**Written request:**
Copy out all lines that carry the word "part".

== Available data

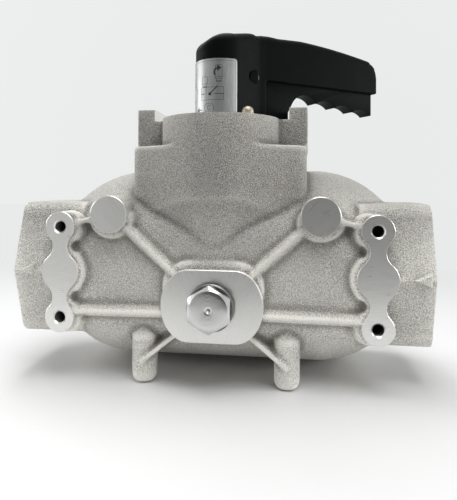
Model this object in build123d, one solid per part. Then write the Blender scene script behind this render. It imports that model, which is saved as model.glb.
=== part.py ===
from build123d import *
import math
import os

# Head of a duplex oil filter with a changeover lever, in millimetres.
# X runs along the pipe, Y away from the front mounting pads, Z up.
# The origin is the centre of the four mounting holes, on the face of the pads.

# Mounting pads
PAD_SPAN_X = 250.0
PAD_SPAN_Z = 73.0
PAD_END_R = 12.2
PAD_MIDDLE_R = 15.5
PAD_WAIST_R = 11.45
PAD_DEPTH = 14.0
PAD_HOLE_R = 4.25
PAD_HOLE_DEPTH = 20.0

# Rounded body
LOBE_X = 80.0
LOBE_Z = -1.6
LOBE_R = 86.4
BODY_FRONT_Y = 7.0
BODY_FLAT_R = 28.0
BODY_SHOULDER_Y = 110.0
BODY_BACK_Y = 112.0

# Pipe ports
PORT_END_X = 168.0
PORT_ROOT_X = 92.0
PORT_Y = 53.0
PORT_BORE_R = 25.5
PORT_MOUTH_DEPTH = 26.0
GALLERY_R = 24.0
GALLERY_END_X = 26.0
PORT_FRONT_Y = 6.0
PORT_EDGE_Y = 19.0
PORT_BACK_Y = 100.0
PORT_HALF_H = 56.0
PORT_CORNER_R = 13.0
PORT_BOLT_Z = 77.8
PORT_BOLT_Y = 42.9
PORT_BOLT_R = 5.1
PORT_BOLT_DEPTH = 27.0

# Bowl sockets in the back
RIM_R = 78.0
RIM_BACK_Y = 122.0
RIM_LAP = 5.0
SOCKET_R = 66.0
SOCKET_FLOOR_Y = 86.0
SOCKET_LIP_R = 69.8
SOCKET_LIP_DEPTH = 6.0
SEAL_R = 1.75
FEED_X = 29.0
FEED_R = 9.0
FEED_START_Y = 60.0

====

**The output:**
Model this object in build123d, one solid per part. Then write the Blender scene script behind this render. It imports that model, which is saved as model.glb.
=== part.py ===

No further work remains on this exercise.